Un artículo huésped

José Mármol

Leer ha sido siempre, desde mi óptica, un acto de generosidad consigo mismo y de insospechada libertad. Porque, con la lectura, mientras se conoce y se comprende al ser humano y a su entorno, se van descomponiendo y rearmando nuestro propio ser, sus maravillas y sus horrores, sus amores y sus delirios, su imaginación y su realidad, su mundo y su trasmundo.

Mis padres me enseñaron la virtud del acto de ser agradecido. Suelo expresar júbilo y gratitud a quienes me agradan con regalarme un libro. Ponen en mis manos, además de su cariño hacia mi persona, la posibilidad de adentrarme en universos alucinantes, en experiencias ajenas que hago mías.

En todas las épocas surgen autores de culto, que no es lo mismo que autores súper ventas. Pese a su juventud, la filóloga y escritora Irene Vallejo, nacida en Zaragoza, España, en 1979, forma ya parte de ese canon.

Tiene la ocupación y la virtud de recrear el pasado clásico con un estilo impecable, gracejo y una agudeza filosófica sin par. Con sus escritos, ya sean periodísticos, históricos o de ficción, campos difíciles de separar en su caso, nos hace que vivamos de forma amena la cultura del pasado.

De ahí, por ejemplo, su libro de artículos semanales en el Heraldo de Aragón titulado “Alguien habló de nosotros” (Contraseña, Zaragoza, 2021), que me lo regaló María Amalia León; su “Manifiesto por la lectura” (Siruela, Madrid, 2020), que me lo obsequió Lourdes Saleme; o bien, su ensayo “El infinito en un junco.

La invención de los libros en el mundo antiguo” (Siruela, Madrid, 2021), que adquirí en mis pesquisas librescas por aquí y por allá. Ha publicado otros libros, siempre en procura de divulgar el mundo clásico, como el primero de sus artículos periodísticos “El pasado que te espera” (2010) o la novela histórica “El silbido del arquero” (Contraseña, 2015), entre otros, incluyendo literatura infantil.

Alojo en este espacio, con agradecida empatía, un artículo suyo del volumen “Alguien habló de nosotros”, titulado “De buena tinta”:

Leer nos ayuda a hablar. Gracias a la lectura conquistamos habilidad verbal y abundancia. Así nuestras ideas, llevadas por un impulso fácil, se transforman más ligeras en palabras.

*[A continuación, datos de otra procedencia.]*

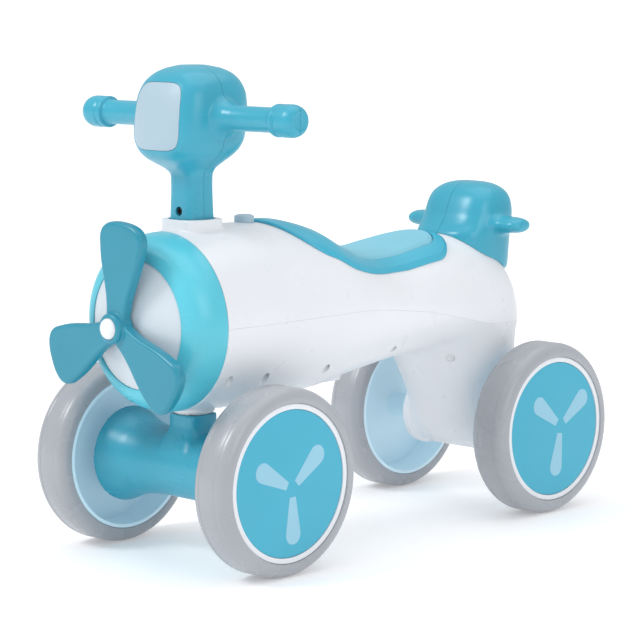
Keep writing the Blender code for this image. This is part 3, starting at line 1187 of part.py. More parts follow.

´Los libros hacen los labios´ escribió Quintiliano hace unos veinte siglos, con el aval de una larga trayectoria.

Trabajó durante veinte años en Roma como maestro de retórica, es decir, como experto en el uso de palabras certeras y poderosas. Su profesión le hizo comprender que en lo leído está el vocabulario de nuestras propias vidas, con el que se las contamos a los demás y nos las contamos a nosotros mismos.

En el día a día, todos somos a nuestra manera narradores que pretenden convencer y encantar, y para eso necesitamos los libros.

“El filósofo Séneca encontraba otras ventajas. Pensaba que amplían nuestro corto tránsito vital, porque quien lee añade a su vida la de todas las épocas, y de esa forma miles de años de conocimiento se funden con el suyo.

El tiempo de cada lector se alarga por la confluencia entre la realidad vivida y la imaginaria. Séneca veía en los libros, que se abren entre nosotros en toda su plenitud y no nos dejan marcharnos con las manos vacías, la puerta sin cerradura de una fabulosa cámara del tesoro.

A veces encontramos en una página, prodigiosamente transparentes, ideas y sentimientos que en nosotros eran confusos, y así la vida nos parece menos caótica.

A través de los libros entendemos los motivos propios y ajenos y estamos situados para descifrar el mundo. La lectura nos vuelve curiosos, pero no crédulos: también de este peligro nos libran los libros”.